**DATA TO PROCESS**
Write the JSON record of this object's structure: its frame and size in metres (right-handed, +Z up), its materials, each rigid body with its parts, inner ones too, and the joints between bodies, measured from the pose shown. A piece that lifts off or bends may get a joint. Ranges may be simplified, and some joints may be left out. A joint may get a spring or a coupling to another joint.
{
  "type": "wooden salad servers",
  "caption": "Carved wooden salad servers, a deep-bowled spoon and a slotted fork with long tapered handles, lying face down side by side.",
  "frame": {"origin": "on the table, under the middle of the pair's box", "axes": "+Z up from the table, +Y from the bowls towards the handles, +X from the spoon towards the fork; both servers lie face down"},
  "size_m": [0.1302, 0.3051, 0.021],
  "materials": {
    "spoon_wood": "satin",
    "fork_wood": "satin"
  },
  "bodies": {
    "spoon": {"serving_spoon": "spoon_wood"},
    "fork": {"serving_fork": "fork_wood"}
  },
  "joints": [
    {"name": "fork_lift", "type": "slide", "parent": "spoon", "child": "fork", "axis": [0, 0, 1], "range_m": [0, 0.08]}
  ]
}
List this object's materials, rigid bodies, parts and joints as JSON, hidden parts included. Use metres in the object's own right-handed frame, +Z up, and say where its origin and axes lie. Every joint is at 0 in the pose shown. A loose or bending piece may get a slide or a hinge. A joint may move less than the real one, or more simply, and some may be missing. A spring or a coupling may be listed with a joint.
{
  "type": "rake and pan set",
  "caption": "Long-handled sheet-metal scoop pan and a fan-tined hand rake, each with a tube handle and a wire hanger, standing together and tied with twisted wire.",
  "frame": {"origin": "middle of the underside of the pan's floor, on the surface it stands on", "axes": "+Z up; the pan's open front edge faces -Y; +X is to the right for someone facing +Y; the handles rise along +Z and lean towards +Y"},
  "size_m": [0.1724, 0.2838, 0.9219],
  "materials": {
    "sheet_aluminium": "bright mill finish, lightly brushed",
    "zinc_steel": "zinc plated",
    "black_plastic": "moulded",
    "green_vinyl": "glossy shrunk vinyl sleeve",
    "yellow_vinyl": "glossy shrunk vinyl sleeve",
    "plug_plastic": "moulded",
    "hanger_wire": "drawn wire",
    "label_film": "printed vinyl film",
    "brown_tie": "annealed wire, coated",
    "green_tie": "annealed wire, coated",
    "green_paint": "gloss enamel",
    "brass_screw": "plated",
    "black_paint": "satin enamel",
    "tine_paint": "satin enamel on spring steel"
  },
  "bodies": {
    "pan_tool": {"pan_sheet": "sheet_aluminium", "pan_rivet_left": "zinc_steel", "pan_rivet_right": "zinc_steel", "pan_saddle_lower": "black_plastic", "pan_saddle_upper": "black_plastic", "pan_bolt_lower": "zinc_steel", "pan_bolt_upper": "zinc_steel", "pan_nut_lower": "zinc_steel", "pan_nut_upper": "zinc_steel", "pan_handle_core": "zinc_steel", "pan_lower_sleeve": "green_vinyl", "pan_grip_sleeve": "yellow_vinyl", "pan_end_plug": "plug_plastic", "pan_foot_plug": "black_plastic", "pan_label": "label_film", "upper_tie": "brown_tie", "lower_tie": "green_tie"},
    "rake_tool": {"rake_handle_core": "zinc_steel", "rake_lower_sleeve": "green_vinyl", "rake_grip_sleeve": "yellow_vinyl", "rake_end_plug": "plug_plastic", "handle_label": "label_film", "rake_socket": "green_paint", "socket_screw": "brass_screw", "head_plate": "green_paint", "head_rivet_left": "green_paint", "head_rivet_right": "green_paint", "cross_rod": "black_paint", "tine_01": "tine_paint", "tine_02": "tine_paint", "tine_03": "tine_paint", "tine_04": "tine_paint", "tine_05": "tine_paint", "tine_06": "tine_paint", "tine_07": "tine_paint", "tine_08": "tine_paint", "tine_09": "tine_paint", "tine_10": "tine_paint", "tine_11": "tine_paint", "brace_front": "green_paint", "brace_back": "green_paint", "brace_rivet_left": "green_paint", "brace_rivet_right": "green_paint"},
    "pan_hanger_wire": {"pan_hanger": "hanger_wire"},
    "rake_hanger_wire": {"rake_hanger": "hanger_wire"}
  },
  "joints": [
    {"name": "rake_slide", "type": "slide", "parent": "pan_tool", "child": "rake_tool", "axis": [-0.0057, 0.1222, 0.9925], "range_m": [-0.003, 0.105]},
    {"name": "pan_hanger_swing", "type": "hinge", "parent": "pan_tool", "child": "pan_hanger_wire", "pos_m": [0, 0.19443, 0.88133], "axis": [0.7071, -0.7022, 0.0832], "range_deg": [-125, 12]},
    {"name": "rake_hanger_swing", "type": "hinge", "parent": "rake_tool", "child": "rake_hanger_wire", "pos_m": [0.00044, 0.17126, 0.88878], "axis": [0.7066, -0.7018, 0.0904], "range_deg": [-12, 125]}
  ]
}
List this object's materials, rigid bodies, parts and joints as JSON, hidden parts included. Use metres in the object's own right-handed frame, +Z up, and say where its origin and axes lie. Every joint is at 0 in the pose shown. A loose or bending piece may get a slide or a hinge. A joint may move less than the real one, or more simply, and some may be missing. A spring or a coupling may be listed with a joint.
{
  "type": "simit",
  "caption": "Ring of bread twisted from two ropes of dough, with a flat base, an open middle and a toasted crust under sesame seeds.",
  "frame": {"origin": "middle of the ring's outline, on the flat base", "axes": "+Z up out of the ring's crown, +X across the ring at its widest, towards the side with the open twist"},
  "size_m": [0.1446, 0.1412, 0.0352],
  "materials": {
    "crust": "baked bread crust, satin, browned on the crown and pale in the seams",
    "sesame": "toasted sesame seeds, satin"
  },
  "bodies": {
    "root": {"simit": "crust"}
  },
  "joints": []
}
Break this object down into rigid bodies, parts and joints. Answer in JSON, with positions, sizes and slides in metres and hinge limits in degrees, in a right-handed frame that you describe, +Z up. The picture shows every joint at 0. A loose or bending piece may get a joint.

**WORK TO BE COMPLETED**
Each entry above is to be printed again exactly.

**ANSWER TO THE EXERCISE**
Write the JSON record of this object's structure: its frame and size in metres (right-handed, +Z up), its materials, each rigid body with its parts, inner ones too, and the joints between bodies, measured from the pose shown. A piece that lifts off or bends may get a joint. Ranges may be simplified, and some joints may be left out. A joint may get a spring or a coupling to another joint.
{
  "type": "wooden salad servers",
  "caption": "Carved wooden salad servers, a deep-bowled spoon and a slotted fork with long tapered handles, lying face down side by side.",
  "frame": {"origin": "on the table, under the middle of the pair's box", "axes": "+Z up from the table, +Y from the bowls towards the handles, +X from the spoon towards the fork; both servers lie face down"},
  "size_m": [0.1302, 0.3051, 0.021],
  "materials": {
    "spoon_wood": "satin",
    "fork_wood": "satin"
  },
  "bodies": {
    "spoon": {"serving_spoon": "spoon_wood"},
    "fork": {"serving_fork": "fork_wood"}
  },
  "joints": [
    {"name": "fork_lift", "type": "slide", "parent": "spoon", "child": "fork", "axis": [0, 0, 1], "range_m": [0, 0.08]}
  ]
}
List this object's materials, rigid bodies, parts and joints as JSON, hidden parts included. Use metres in the object's own right-handed frame, +Z up, and say where its origin and axes lie. Every joint is at 0 in the pose shown. A loose or bending piece may get a slide or a hinge. A joint may move less than the real one, or more simply, and some may be missing. A spring or a coupling may be listed with a joint.
{
  "type": "rake and pan set",
  "caption": "Long-handled sheet-metal scoop pan and a fan-tined hand rake, each with a tube handle and a wire hanger, standing together and tied with twisted wire.",
  "frame": {"origin": "middle of the underside of the pan's floor, on the surface it stands on", "axes": "+Z up; the pan's open front edge faces -Y; +X is to the right for someone facing +Y; the handles rise along +Z and lean towards +Y"},
  "size_m": [0.1724, 0.2838, 0.9219],
  "materials": {
    "sheet_aluminium": "bright mill finish, lightly brushed",
    "zinc_steel": "zinc plated",
    "black_plastic": "moulded",
    "green_vinyl": "glossy shrunk vinyl sleeve",
    "yellow_vinyl": "glossy shrunk vinyl sleeve",
    "plug_plastic": "moulded",
    "hanger_wire": "drawn wire",
    "label_film": "printed vinyl film",
    "brown_tie": "annealed wire, coated",
    "green_tie": "annealed wire, coated",
    "green_paint": "gloss enamel",
    "brass_screw": "plated",
    "black_paint": "satin enamel",
    "tine_paint": "satin enamel on spring steel"
  },
  "bodies": {
    "pan_tool": {"pan_sheet": "sheet_aluminium", "pan_rivet_left": "zinc_steel", "pan_rivet_right": "zinc_steel", "pan_saddle_lower": "black_plastic", "pan_saddle_upper": "black_plastic", "pan_bolt_lower": "zinc_steel", "pan_bolt_upper": "zinc_steel", "pan_nut_lower": "zinc_steel", "pan_nut_upper": "zinc_steel", "pan_handle_core": "zinc_steel", "pan_lower_sleeve": "green_vinyl", "pan_grip_sleeve": "yellow_vinyl", "pan_end_plug": "plug_plastic", "pan_foot_plug": "black_plastic", "pan_label": "label_film", "upper_tie": "brown_tie", "lower_tie": "green_tie"},
    "rake_tool": {"rake_handle_core": "zinc_steel", "rake_lower_sleeve": "green_vinyl", "rake_grip_sleeve": "yellow_vinyl", "rake_end_plug": "plug_plastic", "handle_label": "label_film", "rake_socket": "green_paint", "socket_screw": "brass_screw", "head_plate": "green_paint", "head_rivet_left": "green_paint", "head_rivet_right": "green_paint", "cross_rod": "black_paint", "tine_01": "tine_paint", "tine_02": "tine_paint", "tine_03": "tine_paint", "tine_04": "tine_paint", "tine_05": "tine_paint", "tine_06": "tine_paint", "tine_07": "tine_paint", "tine_08": "tine_paint", "tine_09": "tine_paint", "tine_10": "tine_paint", "tine_11": "tine_paint", "brace_front": "green_paint", "brace_back": "green_paint", "brace_rivet_left": "green_paint", "brace_rivet_right": "green_paint"},
    "pan_hanger_wire": {"pan_hanger": "hanger_wire"},
    "rake_hanger_wire": {"rake_hanger": "hanger_wire"}
  },
  "joints": [
    {"name": "rake_slide", "type": "slide", "parent": "pan_tool", "child": "rake_tool", "axis": [-0.0057, 0.1222, 0.9925], "range_m": [-0.003, 0.105]},
    {"name": "pan_hanger_swing", "type": "hinge", "parent": "pan_tool", "child": "pan_hanger_wire", "pos_m": [0, 0.19443, 0.88133], "axis": [0.7071, -0.7022, 0.0832], "range_deg": [-125, 12]},
    {"name": "rake_hanger_swing", "type": "hinge", "parent": "rake_tool", "child": "rake_hanger_wire", "pos_m": [0.00044, 0.17126, 0.88878], "axis": [0.7066, -0.7018, 0.0904], "range_deg": [-12, 125]}
  ]
}
List this object's materials, rigid bodies, parts and joints as JSON, hidden parts included. Use metres in the object's own right-handed frame, +Z up, and say where its origin and axes lie. Every joint is at 0 in the pose shown. A loose or bending piece may get a slide or a hinge. A joint may move less than the real one, or more simply, and some may be missing. A spring or a coupling may be listed with a joint.
{
  "type": "simit",
  "caption": "Ring of bread twisted from two ropes of dough, with a flat base, an open middle and a toasted crust under sesame seeds.",
  "frame": {"origin": "middle of the ring's outline, on the flat base", "axes": "+Z up out of the ring's crown, +X across the ring at its widest, towards the side with the open twist"},
  "size_m": [0.1446, 0.1412, 0.0352],
  "materials": {
    "crust": "baked bread crust, satin, browned on the crown and pale in the seams",
    "sesame": "toasted sesame seeds, satin"
  },
  "bodies": {
    "root": {"simit": "crust"}
  },
  "joints": []
}
Break this object down into rigid bodies, parts and joints. Answer in JSON, with positions, sizes and slides in metres and hinge limits in degrees, in a right-handed frame that you describe, +Z up. The picture shows every joint at 0. A loose or bending piece may get a joint.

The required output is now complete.